In the course of what Mellencamp will later describe as “probably the best Marlon Brando interview I’ve ever done, where you just hate everything,” it becomes clear that the singer has arrived at the critical point reached by many rockers before him — Elvis Presley, the Beatles and Bruce Springsteen among them. It’s the point where, amid the delights, temptations, rewards and horrifying fun-house reflections of media-driven celebrity, you either find yourself or lose yourself. It’s growing up in public: the rock & roll midlife crisis.
As he nears forty, the self-mocking “Little Bastard” — a sobriquet Mellencamp borrowed from that other Indiana icon, James Dean — finds himself facing some hard realities with nothing but wildly contradictory emotions to support him. Despite a string of first-rate albums — Uh-Huh, Scarecrow, The Lonesome Jubilee and now Big Daddy — Mellencamp is rarely regarded with the seriousness accorded the likes of Springsteen and U2, and it bothers him.
“There was a writer who likes my music — I know this guy — and I’m reading one of his articles about another artist, right?” Mellencamp says. “He says, ‘Well, it was a good record, but it was like a John Mellencamp record.’ It wasn’t what they should have been doing. I’m thinking, ‘Man, there’s a thousand guys that sold out — use their name, don’t use mine, like I’m a second-rate artist’ And he did, and it was like ‘Well, thanks, bub. Appreciate it.’ That hurt me.”

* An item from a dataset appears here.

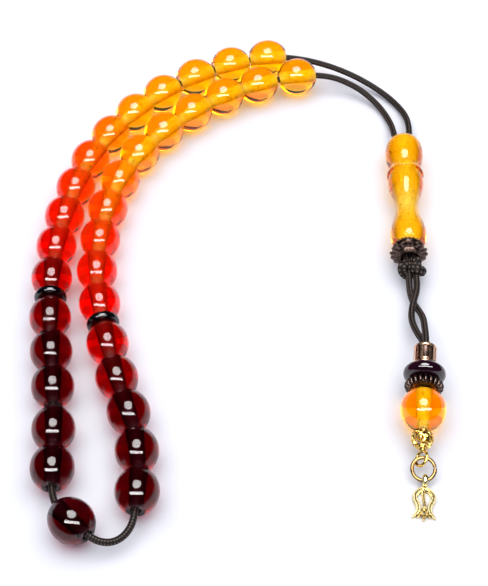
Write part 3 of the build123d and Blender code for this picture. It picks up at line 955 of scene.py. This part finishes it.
def make_ring():
    """Jump ring of heavy wire, its ends not quite shut at the right."""
    far, near = Vector(JOINTS["jump_ring"]["pos_m"]), Vector(JOINTS["tulip_charm"]["pos_m"])
    side = -Vector(JOINTS["jump_ring"]["axis"])
    along = (near - far).normalized()
    mean = (near - far).length / 2
    line = ring_line((far + near) / 2, side, along, mean, steps=80, start=0.008, stop=0.992)
    points, faces = skin(line, circle(0.475 * MM, 16))
    ring = add_mesh("jump_ring_wire", points, faces, RING_GOLD, smooth_angle=50.0)
    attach(ring, "jump_ring")
    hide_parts("jump_ring")


def band(points, width, tips=(1.0, 1.0)):
    """A flat cast stroke with an engraved line down its middle, through (across, along) points in mm."""
    line = [Vector((x * MM, y * MM, 0.0)) for x, y in curve_through(points, 7)]
    half = width * MM / 2
    thick = 1.05 * MM
    section = [
        (-half, 0.0), (half, 0.0), (half, thick - 0.22 * MM), (half - 0.16 * MM, thick), (0.14 * MM, thick),
        (0.0, thick - 0.22 * MM), (-0.14 * MM, thick), (-half + 0.16 * MM, thick), (-half, thick - 0.22 * MM),
    ]
    count = len(line)
    share = np.linspace(0, 1, count)
    widths = np.minimum(1.0, np.minimum(tips[0] + share * 5, tips[1] + (1 - share) * 5))
    side = frames_along(line, False)[1]
    rows = []
    for place, s, w in zip(line, side, widths):
        for x, z in section:
            rows.append(tuple(np.array(place) + s * x * w + np.array((0, 0, z))))
    size = len(section)
    faces = [
        (k * size + j, k * size + (j + 1) % size, (k + 1) * size + (j + 1) % size, (k + 1) * size + j)
        for k in range(count - 1) for j in range(size)
    ]
    faces.append(tuple(reversed(range(size))))
    faces.append(tuple((count - 1) * size + j for j in range(size)))
    return rows, faces


def make_charm():
    """Tulip cut from plate: two petals that curl out at their tips, a stem, a small diamond and a bail."""
    near = Vector(JOINTS["tulip_charm"]["pos_m"])
    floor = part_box("tulip_charm")[0][2]
    along = Vector((-0.10, -1.0, 0.0)).normalized()
    place = Matrix((along.cross(Vector((0, 0, 1))), along, Vector((0, 0, 1)))).transposed().to_4x4()
    place = Matrix.Translation((near.x, near.y, floor)) @ place
    top = 1.75
    parts = []
    for side in (-1, 1):
        petal = [
            (0, 0.1), (1.35, 0.75), (2.15, 2.0), (2.15, 3.3),
            (1.45, 4.9), (1.35, 6.1), (1.8, 7.2), (2.85, 8.3),
        ]
        parts.append(band([(side * x, top + y) for x, y in petal], 1.22, tips=(1.0, 0.12)))
        leaf = [(0.15, 5.9), (0.85, 6.9), (1.25, 7.7), (1.6, 8.15)]
        parts.append(band([(side * x, top + y) for x, y in leaf], 0.62, tips=(0.8, 0.15)))
        diamond = [(0, 5.35), (side * 0.75, 6.45), (side * 0.05, 7.6)]
        parts.append(band([(x, top + y) for x, y in diamond], 0.5, tips=(0.9, 0.9)))
    parts.append(band([(0.35, top + 0.2), (0.2, top + 2.6), (-0.12, top + 4.6), (-0.05, top + 5.8)], 0.72))
    parts.append(band([(-0.6, top + 7.55), (0, top + 8.2), (0, top + 9.0)], 0.6, tips=(0.5, 0.12)))
    parts.append(band([(0.6, top + 7.55), (0, top + 8.2), (0, top + 9.0)], 0.6, tips=(0.5, 0.12)))
    bail_middle = Vector((0, 0, near.z - floor))
    bail = ring_line(bail_middle, (0, 1, 0), (0, 0, 1), 1.22 * MM, steps=40)
    turns = np.linspace(0, 6.283, 13)[:-1]
    oval = [(0.36 * MM * math.cos(u), 0.60 * MM * math.sin(u)) for u in turns]
    parts.append(skin(bail, oval, closed=True))
    parts.append(band([(0, 1.2), (0, 1.6), (0, 2.1)], 1.0))
    points, faces = joined(parts)
    charm = add_mesh("tulip_charm_plate", moved(points, place), faces, PALE_GOLD, smooth_angle=30.0)
    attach(charm, "tulip_charm")
    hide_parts("tulip_charm")


# ---- floor, light and camera ---------------------------------------------------------------
def aim(thing, place, target):
    thing.location = place
    thing.rotation_euler = (Vector(target) - Vector(place)).to_track_quat("-Z", "Y").to_euler()


def make_stage():
    bpy.ops.mesh.primitive_plane_add(size=6.0, location=(0, 0, 0))
    floor = bpy.context.object
    floor.name = "floor"
    material, _, shader = new_material("pale_floor")
    shader.inputs["Base Color"].default_value = (0.80, 0.80, 0.81, 1.0)
    shader.inputs["Roughness"].default_value = 0.9
    shader.inputs["Specular IOR Level"].default_value = 0.1
    floor.data.materials.append(material)


def soft_light(name, shape, size, power, place, colour=(1, 1, 1)):
    """An area light that faces the part, out of the camera's sight."""
    data = bpy.data.lights.new(name, "AREA")
    data.shape = shape
    data.size, data.size_y = size
    data.energy = power
    data.color = colour
    light = bpy.data.objects.new(name, data)
    bpy.context.scene.collection.objects.link(light)
    aim(light, place, (0, 0, 0))
    light.visible_camera = False
    return light


def make_lights():
    """A round softbox and a bar for the pieces to mirror, and a wide fill and a pale world for the floor."""
    height = math.radians(56)
    away = Vector((0.0, -math.cos(height), math.sin(height))) * 1.15
    mirrored = [
        soft_light("round_box", "DISK", (0.72, 0.72), 15.0, (0.0, 0.05, 1.0)),
        soft_light("front_strip", "RECTANGLE", (1.5, 0.24), 20.0, away),
    ]
    for light in mirrored:
        light.visible_diffuse = False
    fill = soft_light("fill", "RECTANGLE", (1.8, 1.4), 18.0, (0.0, 0.1, 1.1), colour=(0.97, 0.98, 1.0))
    fill.visible_glossy = False
    fill.visible_transmission = False
    world = bpy.data.worlds.new("studio")
    bpy.context.scene.world = world
    world.use_nodes = True
    world.node_tree.nodes["Background"].inputs["Color"].default_value = (0.80, 0.82, 1.0, 1.0)
    world.node_tree.nodes["Background"].inputs["Strength"].default_value = 0.58
    world.cycles_visibility.glossy = False
    world.cycles_visibility.transmission = False


def make_camera():
    data = bpy.data.cameras.new("camera")
    data.sensor_width = 36.0
    data.lens = 87.3
    data.clip_start = 0.01
    camera = bpy.data.objects.new("camera", data)
    bpy.context.scene.collection.objects.link(camera)
    camera.location = (0.0026, -0.2560, 0.2959)
    camera.rotation_euler = (math.radians(40.0), 0.0, 0.0)
    bpy.context.scene.camera = camera


make_camera()
make_stage()
make_lights()
make_cords()
make_knot()
make_beads()
make_discs()
make_imame()
make_cap()
make_tube()
make_rondelle()
make_spacer()
make_ball()
make_open_ball()
make_pin()
make_ring()
make_charm()

bpy.context.scene.view_settings.view_transform = "Standard"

Mellencamp’s uncompromising stance against corporate sponsorship has made him feel anomalous in an age when even esteemed figures like Lou Reed, Steve Winwood, Robert Plant and Eric Clapton have hawked products. The trivializing of rock & roll is a problem he sees in the media as well. “Nothing against USA Today,” he says, “but that’s what people want — ‘Let’s cut to the chase, give me the dirt.’ This is our generation doing this. It’s sad. And, like, Rolling Stone, there’s the Critics Poll, and then there’s all those advertisements around it. How are we supposed to take you guys seriously when you’ve got a corporate sponsor underneath your names?”